Why no sessions any more ?

Well, there is a reason for this. We do not use session any more because REST APIs are stateless. The client and the server do not share the same connection history which means that both are totally decoupled from each other. Here we don’t care about the clients. Every request is treated as standalone which means that every request should have all the data it needs to authenticate itself. With session, the server has to store the information about the client that it is authenticated and this is not how REST APIs work. Therefore this approach is not what we use nowadays.

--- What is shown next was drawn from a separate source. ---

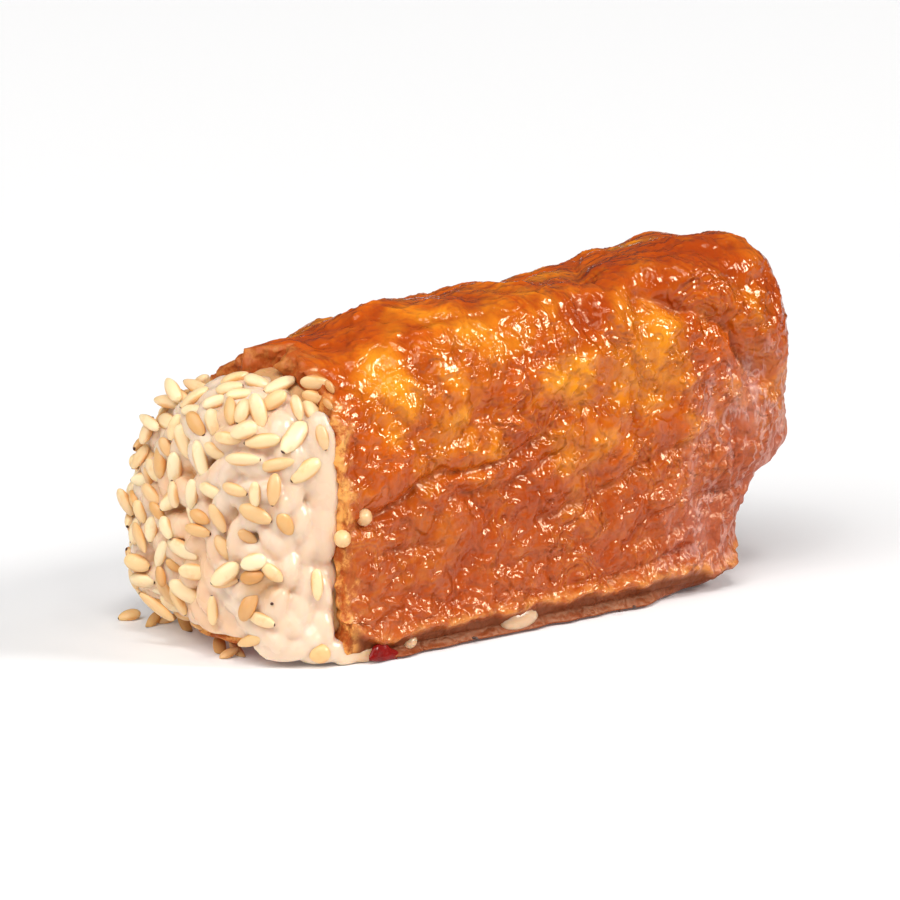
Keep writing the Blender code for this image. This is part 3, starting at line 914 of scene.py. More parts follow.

Now here in this approach we will still check the validity of the email and password combination on the server. But contrary to what we do in case of sessions, here we return a token to the client and that token is something that gets generated on the server. This token would hold some information that can be validated by the server and this token will then be stored in the client so basically in the local storage of the browser. The client can then attach this token to every subsequent request it sents to the server. Stored token is sent to authorize subsequent request and targets the resource on the server which requires authentication.
That token can only be validated by the server who created that token.

Now what if you try to change or fake the token ?

If you try to change or fake the token on the client side, then that will be detected because the server uses a special algorithm to generate the token and you simply cannot fake it since the algorithm that uses to generate the private key is not known to you.

JSON data + Signature => => => JSON web token (JWT)

This JWT (json web token) is what gets returned to the client and the signature can only be verified by the server. So you cannot edit or tamper the token at the client because the server will detect and will invalidate the token. This is how authentication is done in REST APIs.
So in essence, we have a token which can be checked by the server but need not be stored by the server.

So generating the token is one thing, the server sends the token. Next we need to make sure that we can send the token back to the server/backend REST API and then we check for the existence and the validity of token before we allow the request to continue.

If no token is attached to the incoming request, we should simply block access to those routes which do require some form of proven authentication. Remember, it is for the private routes that you do need a token attached to the request so that the user can access them.

Now to basically append the token with request you could attach the token with query params of the url or you could send them inside the body of NON-GET requests. But the best solution would be to send the token along with the headers. The benefit of this is that this would keep your URL clean. Also headers makes a lot of sense for the meta information which our token is in the end.

Now with Express.js, we use the jsonwebtoken package for decoding and verifying our token on the backend.

We use jsonwebtoken.verify to both encode and verify the token on the backend. We can also use jsonwebtoken.decode at the server side as well but then it won’t verify the token there.

Wrap up

The REST API server doesn’t care about the client. Requests are handled in isolation which means that every request is treated as if it arrived for the first time. So here we don’t use sessions. The REST APIs does not store any sessions. They don’t store any client data.

Due to no involvement of sessions in REST APIs, authentication works a bit differently here. Each request needs to be able to send some data that proves the authenticity of that request. JSON Web Tokens are a common way of storing authentication information on the client and proving the authentication status.

JWTs are signed by the server and can only be validated by the server.

So this is it for this article. Thanks for reading.